■ DIRECTIONS FOR THIS TASK
Every record here should be printed again exactly.

--- Start of MATERIAL PROVIDED ---

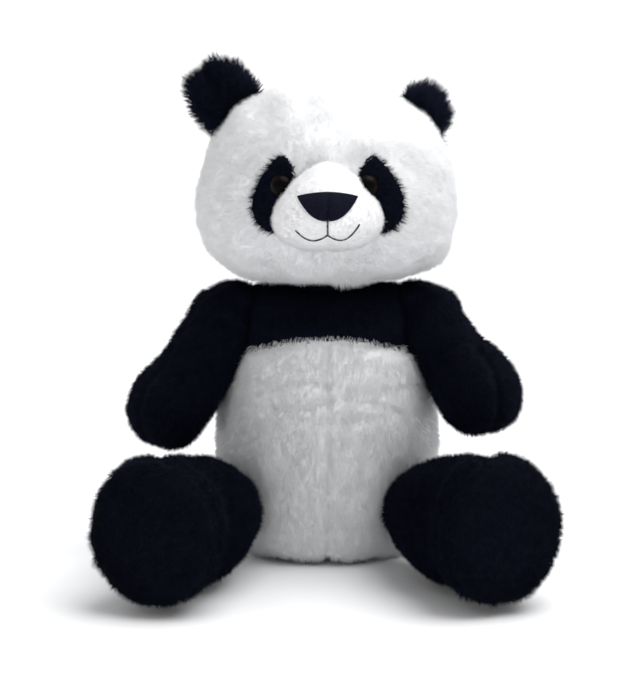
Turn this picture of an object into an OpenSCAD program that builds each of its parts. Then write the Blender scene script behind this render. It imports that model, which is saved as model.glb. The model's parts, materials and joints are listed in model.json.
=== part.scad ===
// Seated plush panda, in millimetres. +Z is up, the face looks along -Y, and +X is the viewer's right.
// The origin is the centre of the flat seat on the surface that the toy sits on.
// Every sewn fabric panel, stuffing core, eye, washer and stitch is its own solid. Limbs end in
// rounded roots that turn in matching hollows of the torso, as soft sewn limbs do.

/* [Torso] */
// Width of the belly at its widest
torso_w = 136; // [130:1:140]
// Depth of the torso from front to back
torso_depth = 112; // [106:1:116]
// Height of the belly's widest ring above the seat
torso_waist_z = 62; // [60:1:64]
// Height where the white belly meets the dark yoke
yoke_z = 130; // [126:1:132]

/* [Head] */
// Width of the head across the cheeks
head_w = 154; // [148:1:158]
// Depth of the head from face to nape
head_depth = 124; // [120:1:128]
// Height of the head's widest ring above the seat
cheek_z = 206; // [205:1:209]
// Height of the head above its widest ring
head_up = 74; // [70:1:74]
// Height of the head below its widest ring
head_down = 46; // [44:1:47]

/* [Face] */
// Width of the muzzle
muzzle_w = 62; // [60:1:66]
// How far the muzzle's tip stands in front of the neck
muzzle_reach = 98; // [94:1:102]
// Width of the nose
nose_w = 33; // [30:1:36]
// Distance between the eyes' centres
eye_span = 48; // [46:1:50]
// Diameter of the plastic eyes
eye_d = 12; // [10:0.5:13]

/* [Limbs] */
// Radius of the arm at the shoulder
shoulder_r = 22; // [20:0.5:22.5]
// Radius of the paw
paw_r = 26; // [24:0.5:26.5]
// Radius of the leg at its root
hip_r = 26; // [25:0.5:27]
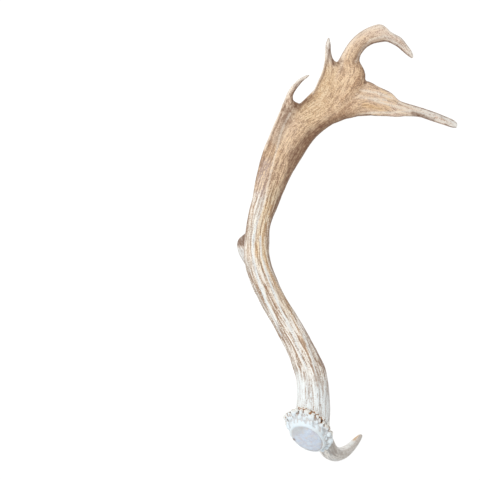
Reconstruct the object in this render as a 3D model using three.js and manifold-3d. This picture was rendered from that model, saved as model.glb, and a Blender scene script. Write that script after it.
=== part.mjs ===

--- End of MATERIAL PROVIDED ---

■ OUTPUT OF THE EXERCISE
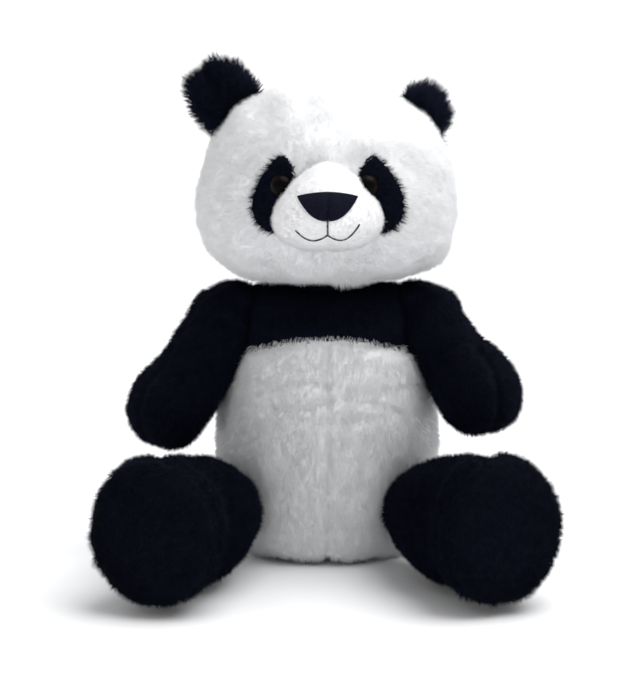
Turn this picture of an object into an OpenSCAD program that builds each of its parts. Then write the Blender scene script behind this render. It imports that model, which is saved as model.glb. The model's parts, materials and joints are listed in model.json.
=== part.scad ===
// Seated plush panda, in millimetres. +Z is up, the face looks along -Y, and +X is the viewer's right.
// The origin is the centre of the flat seat on the surface that the toy sits on.
// Every sewn fabric panel, stuffing core, eye, washer and stitch is its own solid. Limbs end in
// rounded roots that turn in matching hollows of the torso, as soft sewn limbs do.

/* [Torso] */
// Width of the belly at its widest
torso_w = 136; // [130:1:140]
// Depth of the torso from front to back
torso_depth = 112; // [106:1:116]
// Height of the belly's widest ring above the seat
torso_waist_z = 62; // [60:1:64]
// Height where the white belly meets the dark yoke
yoke_z = 130; // [126:1:132]

/* [Head] */
// Width of the head across the cheeks
head_w = 154; // [148:1:158]
// Depth of the head from face to nape
head_depth = 124; // [120:1:128]
// Height of the head's widest ring above the seat
cheek_z = 206; // [205:1:209]
// Height of the head above its widest ring
head_up = 74; // [70:1:74]
// Height of the head below its widest ring
head_down = 46; // [44:1:47]

/* [Face] */
// Width of the muzzle
muzzle_w = 62; // [60:1:66]
// How far the muzzle's tip stands in front of the neck
muzzle_reach = 98; // [94:1:102]
// Width of the nose
nose_w = 33; // [30:1:36]
// Distance between the eyes' centres
eye_span = 48; // [46:1:50]
// Diameter of the plastic eyes
eye_d = 12; // [10:0.5:13]

/* [Limbs] */
// Radius of the arm at the shoulder
shoulder_r = 22; // [20:0.5:22.5]
// Radius of the paw
paw_r = 26; // [24:0.5:26.5]
// Radius of the leg at its root
hip_r = 26; // [25:0.5:27]
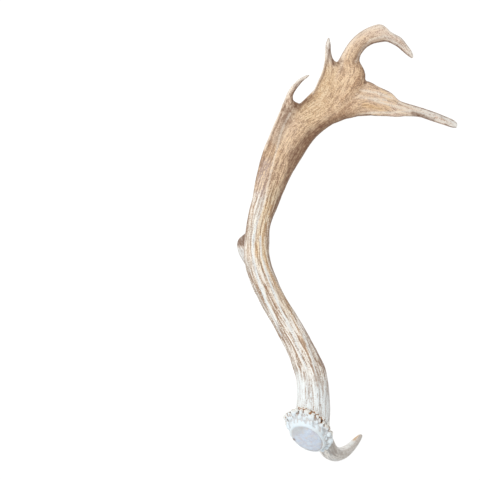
Reconstruct the object in this render as a 3D model using three.js and manifold-3d. This picture was rendered from that model, saved as model.glb, and a Blender scene script. Write that script after it.
=== part.mjs ===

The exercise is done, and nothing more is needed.